Investigating Anonymous Reports

An anonymous hotline might seem difficult to manage at first. After all, if you don’t know who reported an issue, how can you follow up if you need more information?

The good news is anonymous complaints can still be followed-up on with the original reporter. And, you can do this without ever revealing anyone’s identity.

Set Up Anonymous Tracking

Whistleblower hotlines, both phone and online, use a tracking system to be effective while still keeping the whistleblower anonymous. Incidents are assigned case numbers with the real identity of the person kept hidden. The reporter can login or call back without revealing themselves to the investigator. Online system allow users to create an anonymous account.

Know What You Can Ask

As the investigator, when you ask the reporter for more information, you can assure them their identity will continue to be kept secret. While you can offer to speak in person, it’s usually best to avoid this if you think you can get all the information you need without their identity.

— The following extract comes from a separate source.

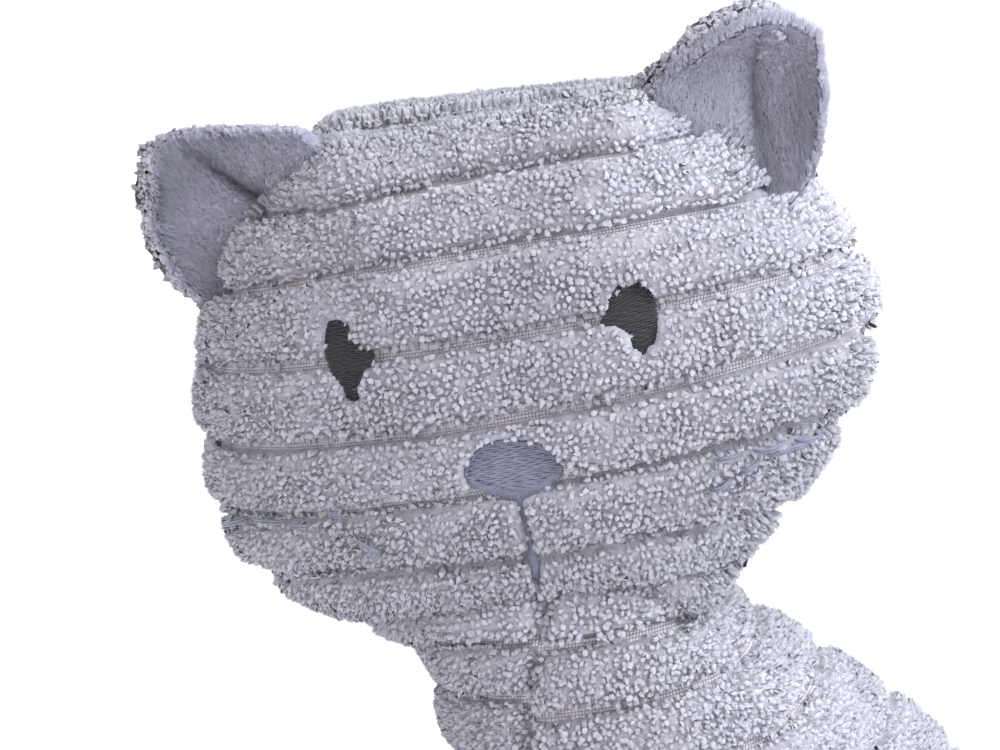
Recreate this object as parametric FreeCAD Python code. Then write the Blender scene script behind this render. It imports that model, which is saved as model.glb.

With that in mind, avoid any questions that would directly compromise their identity, such as:

· Name

· Co-worker names that aren’t in the report (unless you’re asking for potential witnesses)

· Phone number

· Email address

Only ask what’s relevant and necessary to fully investigate the complaint. Following up is a good thing, though. It proves to whistleblowers that the hotline is working and being taken seriously.

Avoid Same Department Contact

Your hotline investigative team should be fairly small, but it should include a variety of members. When someone sends in a complaint, try to determine who should follow up. If they list the complaint deals with HR, it’s probably best to avoid having an HR investigator follow up as they might recognize the whistleblower and may even show bias.

While this isn’t always possible, it’s a good way to further preserve anonymity.

Follow Up Quickly

The worst thing you can do is let a complaint sit for weeks. Whistleblowers will know that an investigation isn’t going on after a while. This makes them lose faith in the system.

Follow up as soon as possible. Ask for more information to start your investigation faster. This also leads to a quicker resolution, creating a more ethical workplace. While less serious complaints may need to be placed on the backburner for a more immediate issue, such as sexual harassment or major fraud, follow up with the whistleblower to let them know when you think the investigation will begin and ask if they have any additional information that may help.

The most important thing to do is just make the person feel comfortable. Odds are, they may already be scared to use the hotline. Prove to them that they did the right thing. Keep their identity safe, even if you do suspect who it is. And, investigate without bias for the right resolution.